Understand the Impact of High-Interest Rates

Before diving into the home buying process, it's crucial to understand how high interest rates can affect your budget. Higher interest rates mean higher monthly mortgage payments and potentially a higher overall cost of your home. Use online calculators to estimate your monthly payments at different interest rates to determine what you can comfortably afford.


Improve Your Credit Score

A strong credit score can help you secure a lower interest rate. Before applying for a mortgage, review your credit report and work on improving your credit score. Pay off outstanding debts, dispute inaccuracies, and pay your bills on time.


Shop Around for the Best Mortgage Rates

Refrain from settling for the first mortgage offer you receive. Shop around and compare rates from multiple lenders. Even a slight difference in interest rates can translate into significant savings over the life of your mortgage.


Consider Adjustable-Rate Mortgages (ARMs)

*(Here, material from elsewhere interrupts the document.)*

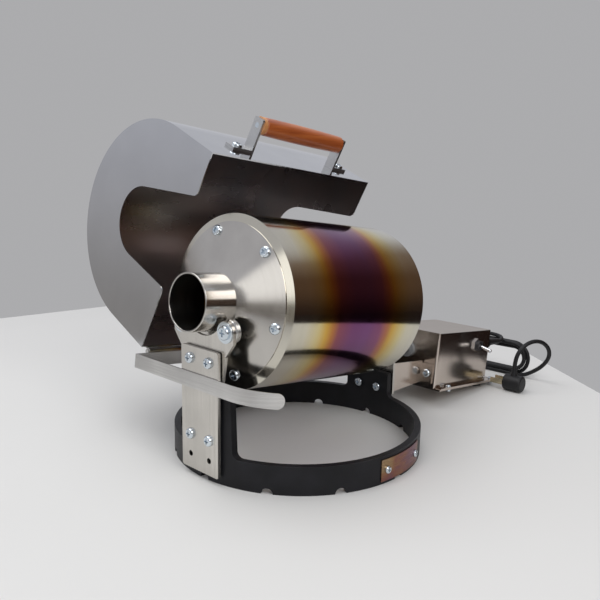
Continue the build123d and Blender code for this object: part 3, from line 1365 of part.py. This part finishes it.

Adjustable-rate mortgages (ARMs) can be an attractive option when interest rates are high. ARMs typically start with lower interest rates than fixed-rate mortgages, allowing you to save money in the short term. Just be aware that your interest rate may adjust in the future, so carefully consider your financial stability.


Save for a Larger Down Payment

A larger down payment can help offset the impact of high interest rates. Save diligently to put down a substantial amount upfront, which can reduce your loan amount and lower your monthly payments.


Be Prepared for Competitive Bidding

In a high-interest rate environment, the housing market may be more competitive as buyers rush to lock in rates before they rise further. Be prepared for multiple offers on desirable properties, and consider working with a real estate agent to help you navigate the competitive landscape.


Prioritize Your Needs vs. Wants

During times of high interest rates, it's essential to be realistic about your budget. Prioritize your needs over your wants when searching for a home. Focus on finding a property that meets your requirements and is within your budget.


Lock in Your Interest Rate

Once you've found the right home and have secured a mortgage offer, consider locking in your interest rate. This protects you from rate increases during closing, ensuring your mortgage terms remain stable.


Factor in Future Rate Increases

Consider how future interest rate hikes might affect your finances when budgeting for your home purchase. Ensure you have a financial cushion to cover potential increases in your monthly mortgage payments.


Consult with a Financial Advisor

Lastly, it's always a good idea to consult a financial advisor before making any significant financial decision. They can provide personalized advice based on your unique financial situation and help you make informed choices during high-interest rate periods.


Buying a home when the interest rates are high may seem challenging, but achieving your homeownership goals is still possible with careful planning and the right strategies. By understanding the impact of high interest rates, improving your financial health, and making informed decisions, you can navigate the market effectively and secure a home that fits your needs and budget. Remember that patience and diligence are critical when buying a home in a high-interest rate environment, so take your time and make choices that align with your long-term financial goals.